Sebagian dari para pecopet cilik itu, akhirnya
memutuskan untuk mengasong walaupun mereka sadar bahwa pendapatany ang mereka
terima tak lagi sebanyak dulu. Namun, saat mereka sedang asyik-asyiknya
menjajakan dagangan mereka di jalana, para pamong praja datang untuk merazia
para pedagang kaki lima dan pedagang liar. Mereka terus berlari, berlari dan
bersembunyi. Muluk yang kebetulan sedang belajar menyetir di area tersebut
berang kepada para pamong praja yang menurutnya kurang kerjaan “ kenapa bapak
hanya mengejar para pengasong kecil itu, sementara di sana banyak koruptor yang
mengisap uang rakyat, ini tidak adil!!. Kalau kalian mau tangkap saya saja,
jangan mereka”. Para petugas merasa bingung dan akhirnya menyeret muluk.

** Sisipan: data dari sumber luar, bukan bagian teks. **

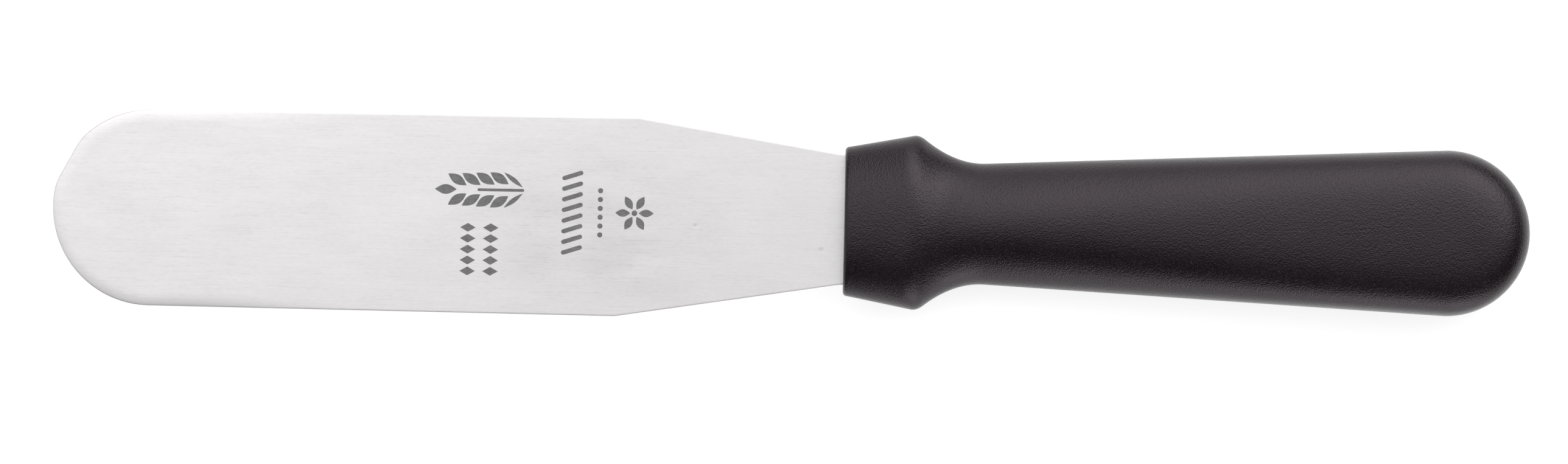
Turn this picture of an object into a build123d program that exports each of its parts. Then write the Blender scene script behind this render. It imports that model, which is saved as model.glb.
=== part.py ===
from build123d import *
import os
from math import acos, cos, degrees, exp, pi, radians, sqrt, tan

# A straight icing spatula: a flat, flexible steel blade with a full-round tip, and a black
# grip moulded round the blade's tang. Millimetres. +X runs from the blade's tip to the butt of
# the grip and +Z is up. The origin is the centre of the footprint, on the surface that the
# spatula lies on.

# Blade, the steel that shows
blade_length = 152.4
blade_thickness = 1.2
tip_radius = 18.9
tip_flat = 18.33             # from the tip's centre to the stretch that is ground flatter
tip_flat_angle = 151.5       # which way that stretch faces, in degrees from +X
tip_flat_round = 12.0
heel_half_width = 19.2       # the long edges open slightly from the tip to the heel corners
taper_angle = 9.1            # each edge turns in by this much from its heel corner to the grip
upper_heel = 39.9            # from the grip to the heel corner on the +Y edge
lower_heel = 43.7            # from the grip to the heel corner on the -Y edge
edge_round = 0.15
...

Akhirnya muluk ditangkap petugas, dari kejauhan anak anak pengasong terharu
atas aksi muluk. Mereka lari mengejar mobil petugas sambil meneriakkan nama
muluk disertai tangisan. Semenatar muluk hanya mengacungkan jempol tanda dia
tidak apa-apa. Sebuah ketidakadilan yang betul-betul menggugah.